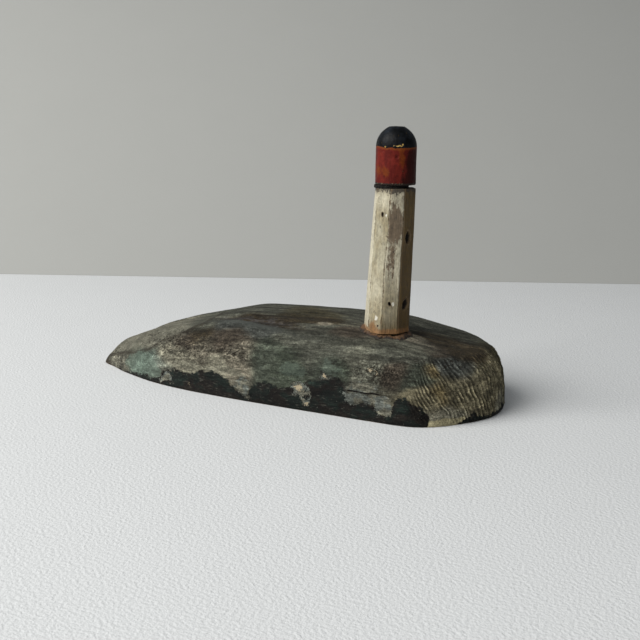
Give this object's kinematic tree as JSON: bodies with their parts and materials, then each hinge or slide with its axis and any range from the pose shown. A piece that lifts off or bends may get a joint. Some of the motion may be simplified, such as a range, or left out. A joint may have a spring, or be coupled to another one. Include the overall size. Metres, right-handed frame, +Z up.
{
  "type": "model lighthouse",
  "caption": "Whittled and painted wooden lighthouse with a red lantern, standing on a long carved block of rocky headland.",
  "frame": {"origin": "on the ground under the middle of the headland's length and width", "axes": "+X along the headland from its pointed end to its blunt end, -Y the front, +Z up"},
  "size_m": [0.262, 0.1036, 0.1546],
  "materials": {
    "island_paint": "worn layered paint in dark green, cream, teal and near black over carved softwood",
    "tower_paint": "aged cream paint rubbed down to grey wood",
    "disc_black": "matt black with a ragged edge",
    "lantern_paint": "glossy oxblood red worn to amber, with a satin blue-black cap",
    "bare_wood": "bare",
    "screw_steel": "dull",
    "old_glue": "rust-brown crust of old hide glue"
  },
  "bodies": {
    "root": {"island": "island_paint", "tower": "tower_paint", "gallery_disc": "disc_black", "lantern": "lantern_paint", "lantern_peg": "bare_wood", "tower_screw": "screw_steel", "foot_glue": "old_glue"}
  },
  "joints": []
}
....
(EXERCISE INSTRUCTIONS): Return every line of the material exactly.

(SOLUTION):
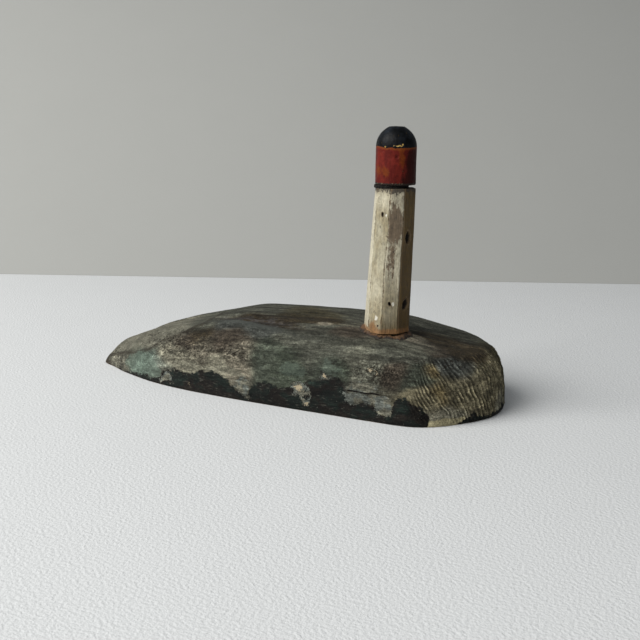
Give this object's kinematic tree as JSON: bodies with their parts and materials, then each hinge or slide with its axis and any range from the pose shown. A piece that lifts off or bends may get a joint. Some of the motion may be simplified, such as a range, or left out. A joint may have a spring, or be coupled to another one. Include the overall size. Metres, right-handed frame, +Z up.
{
  "type": "model lighthouse",
  "caption": "Whittled and painted wooden lighthouse with a red lantern, standing on a long carved block of rocky headland.",
  "frame": {"origin": "on the ground under the middle of the headland's length and width", "axes": "+X along the headland from its pointed end to its blunt end, -Y the front, +Z up"},
  "size_m": [0.262, 0.1036, 0.1546],
  "materials": {
    "island_paint": "worn layered paint in dark green, cream, teal and near black over carved softwood",
    "tower_paint": "aged cream paint rubbed down to grey wood",
    "disc_black": "matt black with a ragged edge",
    "lantern_paint": "glossy oxblood red worn to amber, with a satin blue-black cap",
    "bare_wood": "bare",
    "screw_steel": "dull",
    "old_glue": "rust-brown crust of old hide glue"
  },
  "bodies": {
    "root": {"island": "island_paint", "tower": "tower_paint", "gallery_disc": "disc_black", "lantern": "lantern_paint", "lantern_peg": "bare_wood", "tower_screw": "screw_steel", "foot_glue": "old_glue"}
  },
  "joints": []
}